JUDGMENT This is a reference under section 44(1) of the M.P. General Sales Tax Act. 1958, at the instance of the Revenue and the following question of law has been referred by the Board of Revenue for answer by this Court : "Whether, under the facts and circumstances of the case, the Board of Revenue was justified in setting aside the remand order of the Appellate Deputy Commissioner as unjustified and improper, while the case was remanded by the first appellate authority for recalculation and reimposition of penalty under proper provisions of section 17(3)(b) instead of section 17(3)(c)(ii) ?" 2. The assessee is a registered dealer under the M.P. General Sales Tax Act, 1958 (for short, "the Act"). It was assessed for the financial year 1983-84 by order dated October 24, 1986, passed by the Regional Assistant Commissioner of Sales Tax, Raipur. The assessing officer imposed penalty of Rs. 43,700 under section 17(3)(c)(ii) of the Act on the ground that the assessee did not deposit monthly tax according to rules and did not submit satisfactory explanation also. Aggrieved by this order, an appeal was preferred and the Appellate Deputy Commissioner of Sales Tax, Raipur, found that imposition of penalty under section 17(3)(c)(ii) of the Act for non-payment of monthly tax according to rules is not justified. The Appellate Deputy Commissioner accordingly remanded the case to the assessing officer for re-determination of the penalty as it is admitted that the assessee failed to deposit the tax as required by law. 3. Aggrieved by order dated December 8, 1987, of the Appellate Deputy Commissioner, the assessee approached the Board of Revenue, which set aside the order of the first appellate court and observed that the case could not have been remanded to the assessing authority for rectifying its own mistakes. Thereafter an application for making a reference was made by the Revenue and hence the aforesaid question has been referred by the Board for answer by this Court. 4. In fact, in the present case, the assessee is found guilty of non-filing of return as prescribed under the law for which the penalty has been sought to be imposed. The assessing authority has imposed penalty under section 17(3)(c)(ii) of the Act.

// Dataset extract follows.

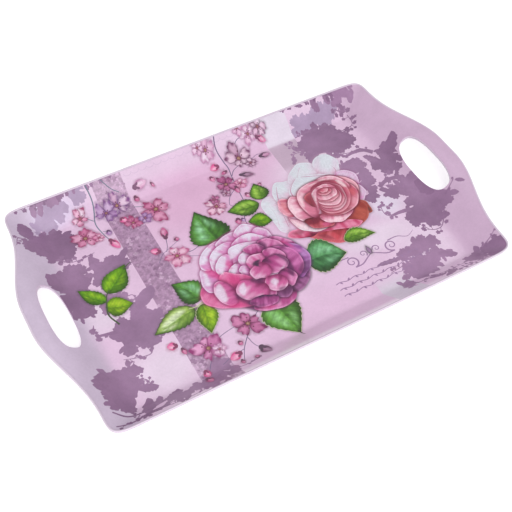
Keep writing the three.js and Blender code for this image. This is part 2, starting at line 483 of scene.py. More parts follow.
def shade(depth):
    """The silhouettes' ink: 0 is light, 1 deep, with a slow drift in tone."""

    def colour(p):
        drift = 0.12 * np.sin(p[:, 0] / 17 + p[:, 1] / 23) + 0.1 * np.sin(p[:, 1] / 11 - p[:, 0] / 31)
        return tint(MAUVE, MAUVE_DEEP, np.clip(depth + drift, 0, 1))

    return colour


def shadow(points, seed, depth=0.5, fray=1.0, tone=None):
    """A silhouette of foliage: a frayed patch with petals and leaves round its edge."""
    tone = tone if tone is not None else shade(depth)
    rng = np.random.default_rng(seed)
    patch = spline(points)
    lay(ragged(patch, fray, seed), tone, SILHOUETTE)
    edge = resampled(patch, 5.2)
    out = widened(edge, 1.0) - edge
    for i, (at, way) in enumerate(zip(edge, out)):
        turn = math.degrees(math.atan2(way[1], way[0]))
        draw = rng.random()
        if draw < 0.56:
            size = rng.uniform(2.8, 6.2)
            spot = at + way * rng.uniform(-1.5, 1.2)
            lay(rosette(spot, size, int(rng.integers(5, 9)), seed + i, 0.22), tone, SILHOUETTE)
        elif draw < 0.84:
            length = rng.uniform(5, 12)
            base = at - way * 2
            tip = base + polar(turn + rng.uniform(-60, 60), length)
            shadow_leaf(base, tip, length * rng.uniform(0.45, 0.7), seed * 50 + i, tone=tone, points=12)
        elif draw < 0.92:
            deep = at + polar(turn + 180 + rng.uniform(-50, 50), rng.uniform(3, 6))
            width = rng.uniform(1.2, 2.6)
            shadow_leaf(at + way * 2, deep, width, seed * 50 + i, tone=ground_colour, points=8)


def shadow_leaf(base, tip, width, seed, depth=0.5, tone=None, points=16):
    """A silhouette of a toothed leaf."""
    base, axis, _, _, side = axis_of(base, tip)
    t = np.linspace(0, 1, points)
    tooth = np.random.default_rng(seed).uniform(0.82, 1.2, points)
    half = 1.35 * width * t**0.6 * (1 - t) ** 0.9 * tooth
    middle = base + t[:, None] * axis
    outline = np.vstack([middle + half[:, None] * side, (middle - half[::-1][:, None] * side)[::-1][1:-1]])
    kind = PLAIN if tone is ground_colour else SILHOUETTE
    lay(outline, tone if tone is not None else shade(depth), kind)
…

4. In fact, in the present case, the assessee is found guilty of non-filing of return as prescribed under the law for which the penalty has been sought to be imposed. The assessing authority has imposed penalty under section 17(3)(c)(ii) of the Act. Under section 17(3) of the Act, there are three conditions laid down namely : (a) If a dealer fails without sufficient cause to comply with the requirements of a notice issued under sub-section (1); (b) if a registered dealer fails without sufficient cause to pay the amount of tax in the manner prescribed under sub-section (2) of section 22 or to furnish his return under sub-section (1) or revised return under sub-section (2) for any period in the manner and by the date prescribed thereunder or while furnishing the return fails to furnish along with the return the proof of payment as required by sub-section (1-A); (c) if a registered dealer fails to furnish return, the Commissioner may, after giving such dealer a reasonable opportunity of being heard, direct him to pay, by way of penalty - (i) in the cases referred to in clause (a), in addition to any tax payable by him a sum not exceeding fifty rupees for each occasion of default, subject to a maximum of five hundred rupees in each case; (ii)(a) in the cases referred to in clause (b) above, in addition to the amount of tax, if any, payable by him, a sum equal to one per cent, of the tax for every month for the first six months and 1.5 per cent, for the next six months of the first year during which the default continued and thereafter 2 per cent, of the tax for every month during which the default continued but not exceeding aggregate 25 per cent of tax which may be assessed on him under section 18 and where no tax is payable, a sum not exceeding five hundred rupees; (b) where the period of default covers a period less than a month, the amount of penalty payable in respect of such period at any of the rates specified in sub-clause (a) shall be computed proportionately; (iii) in the cases referred to in clause (c), a sum not less than 25 per cent and not exceeding 40 per cent of the tax assessed. 5.
5. According to sub-section (3) of section 17 of the Act, in the event of any of these three defaults, i.e., (a), (b) and (c) of section 17(3), a penalty has also been prescribed under clauses (i), (ii) and (iii). For the default committed under sub-section (3) of section 17, a penalty can be levied by the Commissioner for the reasons to be recorded in terms of clauses (i), (ii) and (iii) of section 17(3). In the present case, according to the facts as they stand, the assessee committed default by not paying monthly tax which was required to be paid by him. Therefore the penalty could be imposed under section 17(3)(ii). But the assessing authority has not even shown as to how he has calculated the penalty of Rs. 43,700. Thus, the question which has been referred by the Board of Revenue is also misleading. Be that as it may, the Appellate Deputy Commissioner has rightly remanded the case to the assessing authority to redetermine by proper calculation the amount of penalty leviable under section 17(3)(i) and (ii) of the Act. Thus, we answer this reference in favour of Revenue and against the assessee and direct the assessing authority to redetermine the amount of penalty in accordance with law. Reference answered in favour of Revenue.